Mr White finally let his eyes close, letting the drops of weakness in the face of authority slide from him and descend like rainfall down his face. The sun grinned like a carnivore. Mr White put his hands up to touch his face, and for a second his fingers curled into tight little fists, but then they lost the energy for this too and dropped like dead weeds to his lap.

Mr White thought about what he wanted, but it was too hard. Trying to grab hold of it was like
flailing at individual fronds as you tumbled through a succession of nets that changed their shape and pattern faster than the wingbeat of a fly. It was all so scattered, so elusive. It was everything in the world that couldn’t be had. If one thing was attained, what was desired was the other.

It was easier to think of what was unwanted.
But there was so much, this vast feculent valley of disease and boneyard machinery that strained the eye to see the edges. What was important was reduction and descent, journeying through the cracks in the grey earth and down the mines and winding, hissing cave systems into the bowels of the valley, to find the roots of it all, the roots of malignancy. The beginning of bad thought. And if you travelled deep enough you could find the drooling beasts gnawing and slurping away in the barrel of the earth.

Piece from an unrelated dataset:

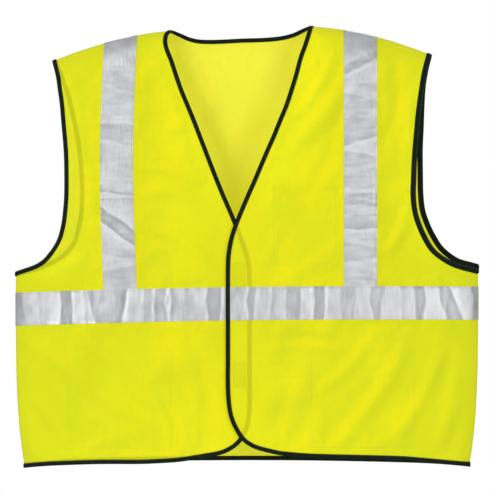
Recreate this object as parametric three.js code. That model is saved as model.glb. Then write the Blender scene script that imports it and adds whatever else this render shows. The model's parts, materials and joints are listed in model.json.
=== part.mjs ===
// A sleeveless high-visibility safety vest, hung upright by its shoulders.
//
// The fabric shell (back and the two outer front panels) is one body. Each front turns on an upright
// fold line, so the part of it between the fold and the front opening is a flap of its own.
// Millimetres. +X is the wearer's left, -Y is the front and +Z is up. The origin is midway between
// the two points where the neckline meets the shoulder seams.

import * as THREE from "three";

// ---------------------------------------------------------------- driving dimensions

// Shoulders and neck
const NECK_HALF_WIDTH = 109;
const SHOULDER_HALF_WIDTH = 289;
const SHOULDER_DROP = 48;
const SHOULDER_CURVE = 1.6;
const BACK_NECK_DIP = 18;
// height over which the fabric rounds off into the shoulder ridge
const SHOULDER_ROUND = 50;

// Depth of the hanging shell, from the seams to the fabric
const FRONT_DEPTH = 29.5;
const FRONT_FLARE = 0.0443;
const BACK_DEPTH = 32;
const BACK_FLAT_HALF_WIDTH = 200;
// the front and back edges stay this far apart along a seam
const SEAM_GAP = 1;
// sideways offset of the back from the front, below the shoulder blades
const HANG_SHIFT = 14;
const HANG_SHIFT_HEIGHT = 214;

// Sides and hem
const UNDERARM = { x: 357, z: -375 };
const SIDE_TAPER = 13.5;
const HEM_HALF_WIDTH = 344;
const HEM_CORNER_Z = -673;
const FRONT_HEM_Z = -655;
// the front hem is level out to here, and drops from here to its corner
const HEM_LEVEL_X = 70;
const BACK_HEM_Z = -664.5;
// heights, at the fold line, of the row that ends at the underarm and of where the rows' slopes change
const UNDERARM_ROW = -390;
const SHOULDER_SLOPE_END = -240;
const HEM_SLOPE_START = -595;

// Fold lines and flaps
const FOLD_X = 94;
const FOLD_GAP = 0.5;
const FOLD_TOP = -92;
// the top flap leans this far forward, and the flap under it this far back, over one reach
const FLAP_LEAN = 2.6;
const FLAP_REACH = 114;

// Fabric and trim
const FABRIC = 1;
const TAPE = 0.5;
const LINING = 0.8;
const CLEARANCE = 0.3;
const TAPE_WIDTH = 51;
const SHOULDER_TAPE_X = [159, 159 + TAPE_WIDTH];
const WAIST_TAPE_Z = [-403, -403 - TAPE_WIDTH];
const BINDING = { inside: 3.9, outside: 2.4, wrap: 0.5, clearance: 0.9 };
const BINDING_END_GAP = 1.2;
const SEAM_ALLOWANCE = { depth: 6, thickness: 1.4, drop: 2.2 };

// Pockets, closed on three sides and open at the top
const LOWER_POCKET = { x: 106, z: [-490, -645] };
const CHEST_POCKET = { x: [48, 148], z: [-240, -365] };

// Hook-and-loop strips
const STRIP = { x: [-12.5, 6.5], height: 38, thickness: 1, tops: [-361, -515] };

// The two fronts. x is measured outwards from the middle, so a front edge past the middle is negative.
const LEFT = {
  side: 1,
  neckSlope: 0.26,
  neckCurve: 0.0006,
  edge: (outline) =>
    outline
      .quadraticCurveTo(62, -137, -4, -283)
      .quadraticCurveTo(-20, -318, -20, -357)
      .lineTo(-20, -570)
      .bezierCurveTo(-20, -622, 2, -652, HEM_LEVEL_X, FRONT_HEM_Z),
  edgeX: -20,
};
const RIGHT = {
  side: -1,
  neckSlope: 0.1,
  neckCurve: 0.0016,
  edge: (outline) =>
    outline
      .lineTo(0, -315)
      .quadraticCurveTo(-14, -351, -14, -385)
      .lineTo(-14, -590)
      .bezierCurveTo(-14, -635, 10, -657, HEM_LEVEL_X, FRONT_HEM_Z),
  edgeX: -14,
};

// ---------------------------------------------------------------- materials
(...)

Mr White saw them when he closed his eyes, if he could descend far enough without feeling sick.
They were creatures of poison. They were the spirits of life. This life is poisonous, Mr White knew. It is a creeping vine to choke you, a putrid slime to drown you, a racking cough to lose your last air away. It turns the sky skeletal. All regulation on living turns it anorexic and ugly like bones.

Mr White whispered
inside his own head, the words fraying about like cobwebs in the darkness. I feel like I am in death’s twilight, he croaked, and the clustered daemons inside him nodded and clacked understandingly, and beckoned with arms like diseased bark for him to continue while others grunted and dribbled.